Os retornados foram recebidos com desconfiança e hostilidade. “Houve retornados que se integraram muito silenciosamente e sem problema algum. O estigma não era tanto ser retornado. O estigma era a pobreza. Os que vieram sem nada. Havia em Cascais uma família de retornados que tinha uma grande vivenda no bairro do Rosário, que faziam festas ao fim-de-semana com merengues. E eram exóticos. Eram maravilhosos. Porquê? Porque tinham bastante dinheiro. Faziam festas enormes. Eram altos, morenos. As raparigas andavam sempre de fato de banho a passear-se ao pé da piscina. Fumavam. Toda a gente queria ser amiga daqueles retornados. Os retornados de que eu falo e o estigma associado são os retornados dos hotéis, das filas da Caritas, das filas da Cruz Vermelha. Os retornados foram meio milhão ou mais, mas foram realidades diversas. Houve funcionários públicos que até ficaram numa situação melhor cá. A única coisa era: não tinham o clima, não tinham as lagostas, não tinham o pôr-do-sol de lá, aquelas coisas que eles inventam e que também não são verdade. Havia imensas enxurradas, havia imensa lama.”

Quando foi para a escola em Portugal, Dulce Maria Cardoso foi colocada numa fila à parte, juntamente com outras crianças que tinham vindo das ex-colónias, que supostamente tinham problemas de aprendizagem. “Durante um ano lectivo inteiro, houve uma professora de matemática que nunca chamou um de nós pelo nome. Passou o ano todo a dizer: ‘Um dos retornados que responda.’”

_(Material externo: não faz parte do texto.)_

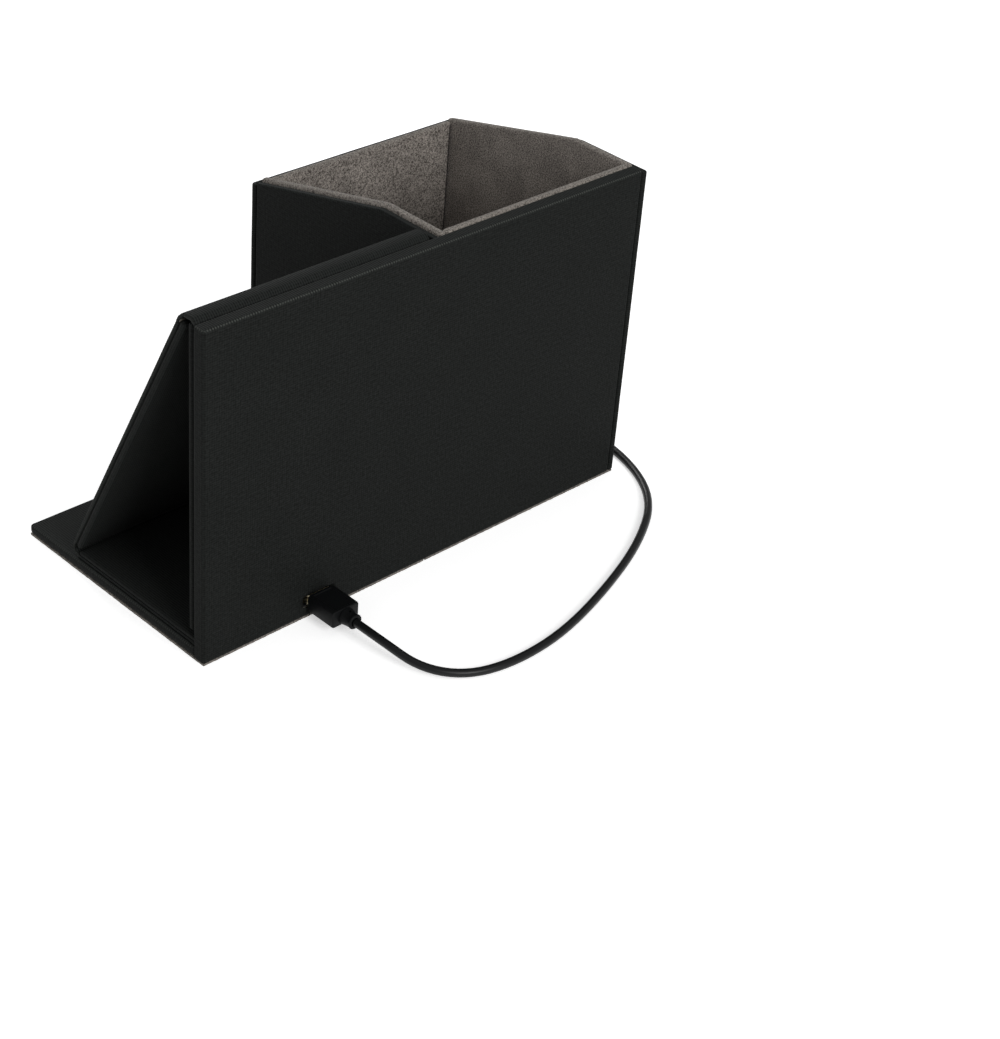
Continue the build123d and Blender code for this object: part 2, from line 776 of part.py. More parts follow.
def far_block(low, high, width, height, x=0, y=0):
    """A rectangular length of the far plug."""
    with BuildPart() as block:
        with BuildSketch(far_plane(low)):
            with Locations((x, y)):
                Rectangle(width, height)
        extrude(amount=high - low)
    return block.part


body_start = relief_l
shell_start = relief_l + usb_a_l
shell_end = shell_start + shell_l
shell_outer = far_block(shell_start - shell_hold, shell_end, shell_w, shell_h)
with BuildPart() as usb_a_shell:
    add(shell_outer)
    add(far_block(shell_start - shell_hold, shell_end, shell_w - 2 * shell_wall,
                  shell_h - 2 * shell_wall), mode=Mode.SUBTRACT)
    for side in (-1, 1):
        add(far_block(shell_end - shell_l / 2 - shell_hole_l, shell_end - shell_l / 2, shell_hole_w,
                      shell_h + 2 * overrun, side * shell_hole_step / 2), mode=Mode.SUBTRACT)
write(usb_a_shell.part, "usb_a_shell")

with BuildPart() as usb_a_body:
    with BuildSketch(far_plane(body_start)):
        RectangleRounded(usb_a_w, usb_a_h, usb_a_corner_r)
    extrude(amount=usb_a_l)
    fillet(usb_a_body.faces().filter_by(Axis.X).edges(), usb_a_edge_r)
    with BuildSketch(far_plane(0)):
        Circle(relief_tip_r)
    with BuildSketch(far_plane(body_start)):
        Circle(relief_r)
    loft()
    add(shell_outer, mode=Mode.SUBTRACT)
write(usb_a_body.part, "usb_a_body")

insert_y = -(shell_h / 2 - shell_wall - insert_gap - insert_h / 2)
write(far_block(shell_start, shell_end - shell_wall, shell_w - 2 * shell_wall - 2 * insert_gap,
                insert_h, 0, insert_y), "usb_a_insert")
print("cord length in all", round((tube_length + coil_wire.length) / 1000, 3), "m")
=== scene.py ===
import bpy
import bmesh
import json
import math
from mathutils import Matrix, Vector, noise


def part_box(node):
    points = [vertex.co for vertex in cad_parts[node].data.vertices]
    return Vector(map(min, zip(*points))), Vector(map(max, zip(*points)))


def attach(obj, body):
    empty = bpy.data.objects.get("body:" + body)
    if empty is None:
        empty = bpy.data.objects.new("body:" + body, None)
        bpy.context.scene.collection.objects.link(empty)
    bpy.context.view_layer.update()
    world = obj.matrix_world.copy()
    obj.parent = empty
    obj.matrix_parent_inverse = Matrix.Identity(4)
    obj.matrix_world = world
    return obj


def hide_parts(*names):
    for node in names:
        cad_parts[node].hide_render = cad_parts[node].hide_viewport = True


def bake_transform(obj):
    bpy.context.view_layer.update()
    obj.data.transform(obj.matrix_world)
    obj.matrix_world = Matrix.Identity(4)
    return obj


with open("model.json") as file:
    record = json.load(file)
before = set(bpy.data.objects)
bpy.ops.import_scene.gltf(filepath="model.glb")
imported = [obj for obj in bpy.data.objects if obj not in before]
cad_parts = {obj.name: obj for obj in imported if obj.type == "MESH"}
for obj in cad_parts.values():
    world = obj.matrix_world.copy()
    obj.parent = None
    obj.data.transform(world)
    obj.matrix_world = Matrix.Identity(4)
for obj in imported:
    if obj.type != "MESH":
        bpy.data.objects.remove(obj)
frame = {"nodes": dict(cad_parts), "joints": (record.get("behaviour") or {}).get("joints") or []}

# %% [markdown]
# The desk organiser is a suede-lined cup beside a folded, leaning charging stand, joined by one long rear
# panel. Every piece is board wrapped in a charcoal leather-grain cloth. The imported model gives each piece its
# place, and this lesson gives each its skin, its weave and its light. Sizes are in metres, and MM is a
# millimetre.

MM = 0.001
scene = bpy.context.scene
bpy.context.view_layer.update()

# %% [markdown]
# The camera stands where the photograph was taken: behind the rear panel, beyond the stand's open end and
# above it. Its place, turn and lens were worked out from the organiser's own right angles, so they are
# written down as numbers and nothing has to be aimed by eye.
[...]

Lembra-se de ter sido convidada pela primeira vez para uma festa de aniversário três anos depois de chegar a Portugal. “Havia festas constantes. Eu nunca ia. E não era porque não quisesse. Não era porque não fosse afável. Eu era muito afável e muito sorridente. Era muito boa aluna. Era muito concorrida para os trabalhos de grupo, por exemplo. Mas continuava a não ir às festas. Isso diz muito sobre a integração.”

Se a integração foi um “sucesso”, isso “partiu da vontade dos retornados”, defende. “Acho que houve uma decisão do género: ‘Nós temos de viver cá e somos menos.’” Ao contrário das matrículas de automóveis portuguesas, com duas letras, as matrículas das ex-colónias continham três letras.

“Quando passávamos, os carros com as três letras, buzinávamos uns aos outros. ‘Estamos aqui, estamos aqui…’ Era um sinal de reconhecimento. Depois deixámos. E depois as conversas já não eram no sentido de ‘eles’ e ‘nós’. Até porque os retornados queriam montar negócios e sabiam que tinham de contar com os consumidores de cá.”

Não é um discurso de vitimização. “Se daqui a 20 ou daqui a 40 anos uma ucraniana escrever um livro sobre como foi difícil a integração em Portugal, eu sou uma da metrópole. Não conheço nenhuma ucraniana. As únicas que conheço são empregadas de amigas. Não tenho uma amiga que tenha uma amiga ucraniana. Mas eles existem, estão cá, têm negócios.”

Uma sociedade que se recusa a olhar criticamente para o passado – e que ainda não passou da infância dessa discussão – está condenada a perpetuar os erros. Ao fim de 40 anos, começa a deixar de haver atenuantes. “Qualquer dia temos tantos anos de democracia como de ditadura. E o mundo mudou muito.”